Maximal Entropy Random Walks in Z: Random and non-random environments
Duboux Thibaut, Lucas Gerin, Yoann Offret
TL;DR
This work analyzes Maximal Entropy Random Walks (MERWs) on the infinite lattice $\mathbb{Z}$ with loops, addressing both deterministic and random loop environments. It develops explicit Perron–Frobenius eigenvector representations in deterministic $M$-nice settings (where $\lambda=2+M$) and shows MERWs in i.i.d. loop environments are random walks in ergodic environments, yielding positive linear speed; non-extremal MERWs decompose as mixtures of extremal cases with positive speed when diverging. The Bernoulli loop case reveals a sharp speed transition: as the loop probability $p$ vanishes, the speed tends to a positive limit $\sqrt{1-4/(2+M)^2}$, while as $p\to1$, the speed scales like $\sim 3(1-p)/(2+M)$, contrasting with the $p=0$ recurrent baseline.
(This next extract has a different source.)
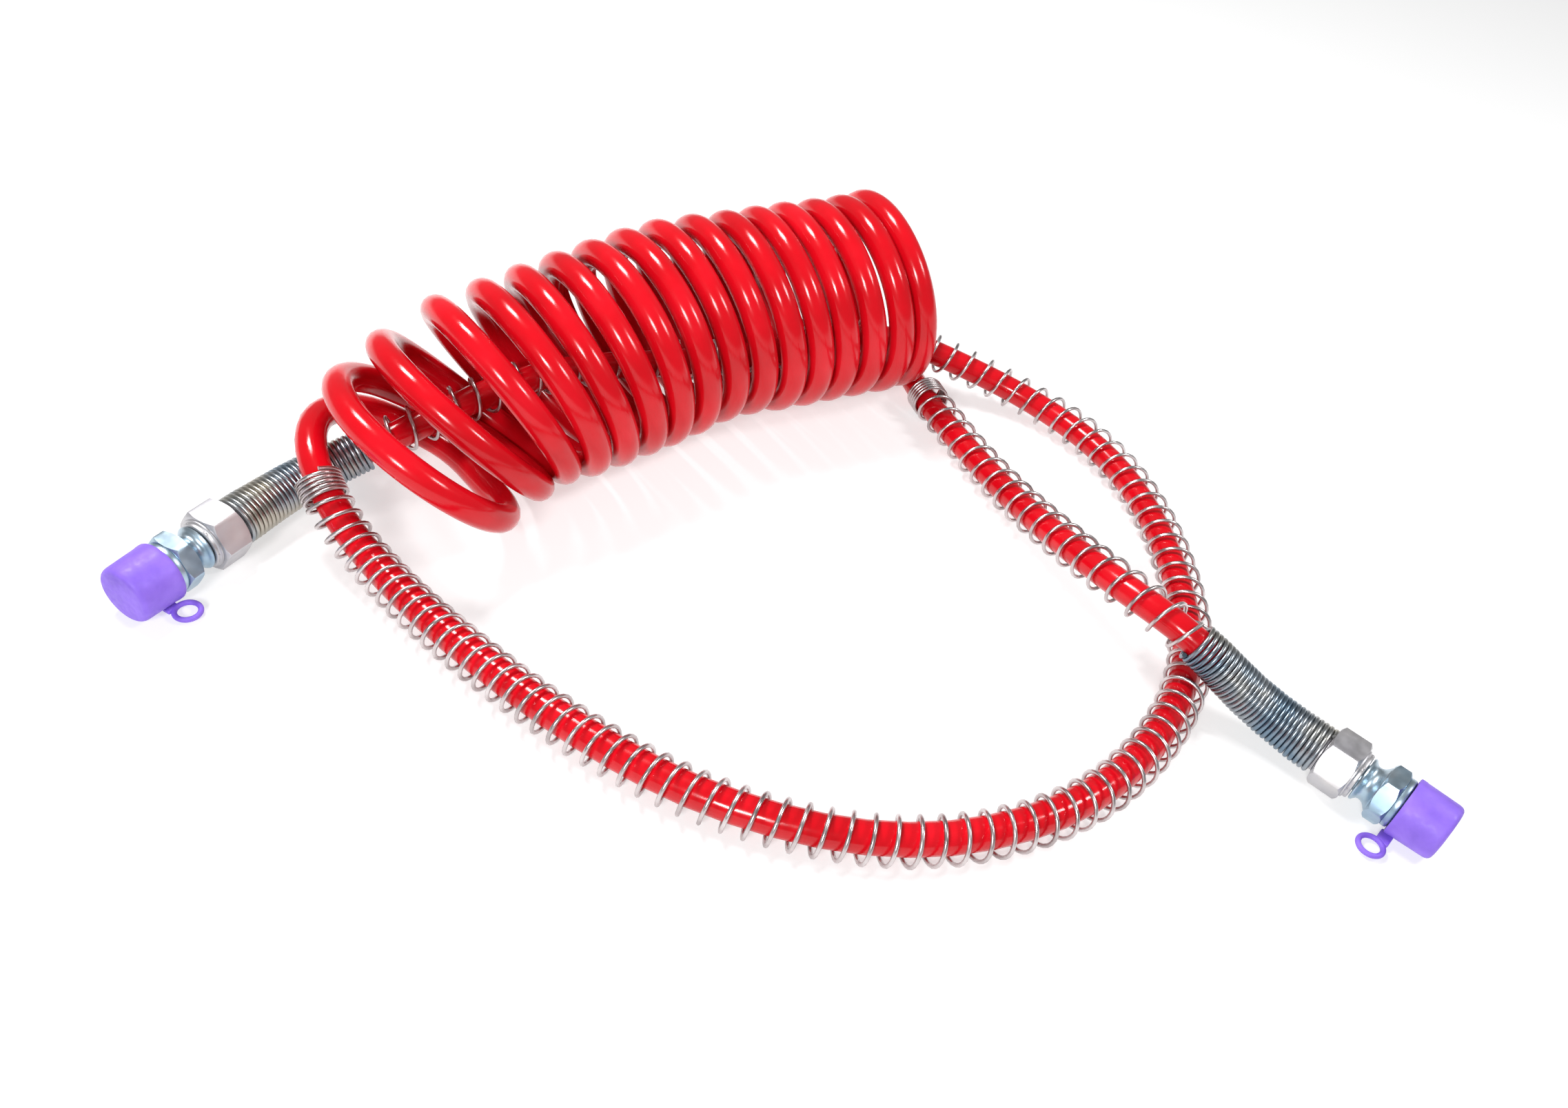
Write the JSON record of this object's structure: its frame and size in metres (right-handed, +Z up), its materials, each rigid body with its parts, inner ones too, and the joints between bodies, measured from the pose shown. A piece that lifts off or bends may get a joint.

Overall, the paper connects MERWs to spectral theory and the Parabolic Anderson Model, showing randomness in one dimension can prevent localization and induce sustained transport, and it provides explicit, computable representations for speeds and eigenvectors to enable further analysis.
Abstract
The Maximal Entropy Random Walk (MERW) is a natural process on a finite graph, introduced a few years ago with motivations from theoretical physics. The construction of this process relies on Perron-Frobenius theory for adjacency matrices. Generalizing to infinite graphs is rather delicate, and in this article, we treat in a fairly exhaustive manner the case of the MERW on Z with loops, for both random and nonrandom loops. Thanks to an explicit combinatorial representation of the corresponding Perron-Frobenius eigenvectors, we are able to precisely determine the asymptotic behavior of these walks. We show, in particular, that essentially all MERWs on Z with loops have positive speed.